When presidential nominees began announcing their intentions in early 2007, the automatic frontrunners for the Republicans were Rudy Giuliani and John McCain. Both were fervent supporters of a war the American people had already decided they were tired of. No one in the entire Republican field, except Ron Paul, would admit that going to Iraq was a mistake. They only had differences with the way President Bush handled the war.

What is more, nobody would ever actually mention President Bush’s name because he had become such a pariah. But nobody would ever actually depart from the philosophy that led to Bush’s ruin: neoconservatism. There was no discussion about whether Iraq was the right course or not, only how it could have been done better, or whether we have any business beginning to bomb Iran, as if engaging that country militarily would prove any better for our country than engaging Iraq or Afghanistan have been.

The philosophy has not changed and the Republicans seem ready to continue losing elections and influence in the country.

This past Tuesday President-elect Barack Obama had his now-famous dinner at the home of George Will, who was hosting, among others, Bill Kristol of The Weekly Standard, one of the main theorists for American intervention in the Middle East. The meeting has been called, “Obama breaking bread with conservatives.” However, there is nothing particularly conservative about any of the people the new president dined with (besides Kristol, there was Rich Lowry of the formery conservative National Review, New York Times "conservative" David Brooks, and The Washington Post's Charles Krauthammer, another main theorist of American interventionism around the globe.

What is odd about this is that Mr. Obama spent his entire presidential campaign complaining about the path George W. Bush led us down and how we can’t afford any more of it.

So why was he meeting with several of the people who either planned or vociferously defended this disastrous presidency? As I have commented before, it is not as though the president-elect met with those on the Right such as Ron Paul, Pat Buchanan, or Joe Sobran, who opposed the Iraq war from the beginning, as Mr. Obama claims he had done. Is it possible that the "Change" president isn't going to change much of anything at all?

Despite his occasional antiwar rhetoric about the Iraqi quagmire, he seems intent on escalating the quagmire in Afghanistan. Escalating any war is sure to make any neoconservative or anyone pro-war on the Right delirious, so they are naturally gravitating toward him.

Even though this ideology of perpetual war for perpetual peace has crashed and burned during the Bush years, many of these people are still intent on preserving it for some time in the future.

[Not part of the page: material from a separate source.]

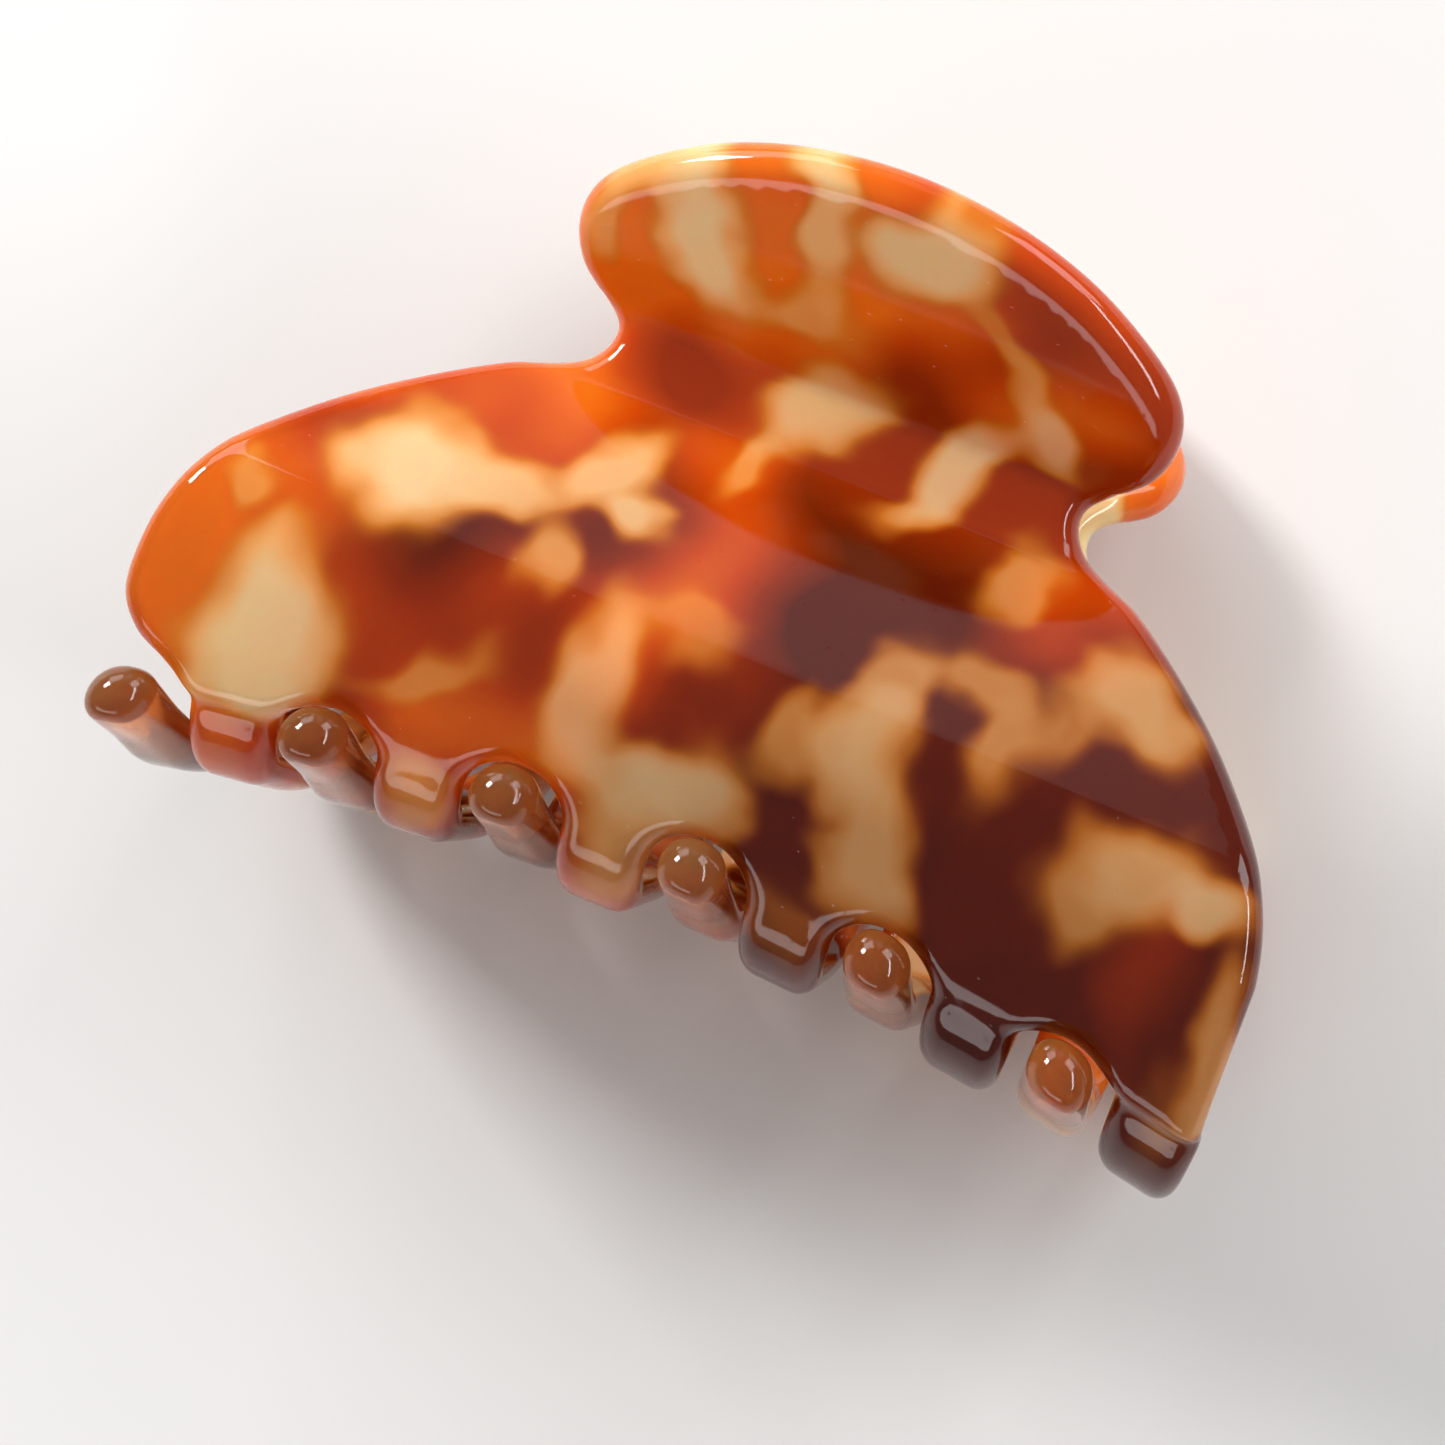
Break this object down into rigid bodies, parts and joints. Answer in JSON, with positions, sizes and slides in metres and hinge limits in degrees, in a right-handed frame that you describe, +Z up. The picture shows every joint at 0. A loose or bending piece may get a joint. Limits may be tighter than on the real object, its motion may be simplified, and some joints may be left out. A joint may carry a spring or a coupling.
{
  "type": "hair claw clip",
  "caption": "Tortoiseshell acetate hair claw clip: two curled, toothed jaws on a sprung metal hinge, opened by squeezing the handles.",
  "frame": {"origin": "under the middle of the closed clip's box, on the table it lies on", "axes": "+X along the hinge pin, +Y from the teeth to the handles, +Z up from the back jaw to the front jaw"},
  "size_m": [0.095, 0.0668, 0.048],
  "materials": {
    "acetate": "tumbled and polished tortoiseshell cellulose acetate, amber to red-brown with cream shards",
    "plated_steel": "stamped steel, nickel plated",
    "spring_steel": "drawn spring wire"
  },
  "bodies": {
    "back_side": {"back_jaw": "acetate", "back_hinge_leaf": "plated_steel", "back_screw_left": "plated_steel", "back_screw_right": "plated_steel", "hinge_pin": "plated_steel", "torsion_spring": "spring_steel"},
    "front_side": {"front_jaw": "acetate", "front_hinge_leaf": "plated_steel", "front_screw_left": "plated_steel", "front_screw_right": "plated_steel"}
  },
  "joints": [
    {"name": "jaw_hinge", "type": "hinge", "parent": "back_side", "child": "front_side", "pos_m": [0, 0.01389, 0.02401], "axis": [-1, 0, 0], "range_deg": [0, 85], "stiffness_Nm_per_rad": 0.23, "springref_deg": -25.21, "deforming": ["torsion_spring"]}
  ]
}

A word of confession is required here: I was an Iraq war supporter from around 2003-late 2004. I didn’t understand too much of the war or the region, but supported it because I wanted to support my country and my president. But as I expanded my reading and my reasoning matured, I discovered that perhaps this war was not in the nation’s best strategic interest and may actually hurt us. I admit that I was wrong and have changed my mind. I maintain that it is not a flip-flop; I do maintain that I have gotten smarter than I was when I was 19/20 years old. Not to blow my own horn, but I believe it’s a shame others are still blinded by their own ideology of imperialism that they rationalize that it fails not because it is a fallen, sinful world where no ideology can work the way it does in one’s mind, but because the current executive was too incompetent to make it work right.

This policy of imperialism will fail with Barack Obama, too, but it doesn't look like he, nor anyone around him, will learn that before it is too late.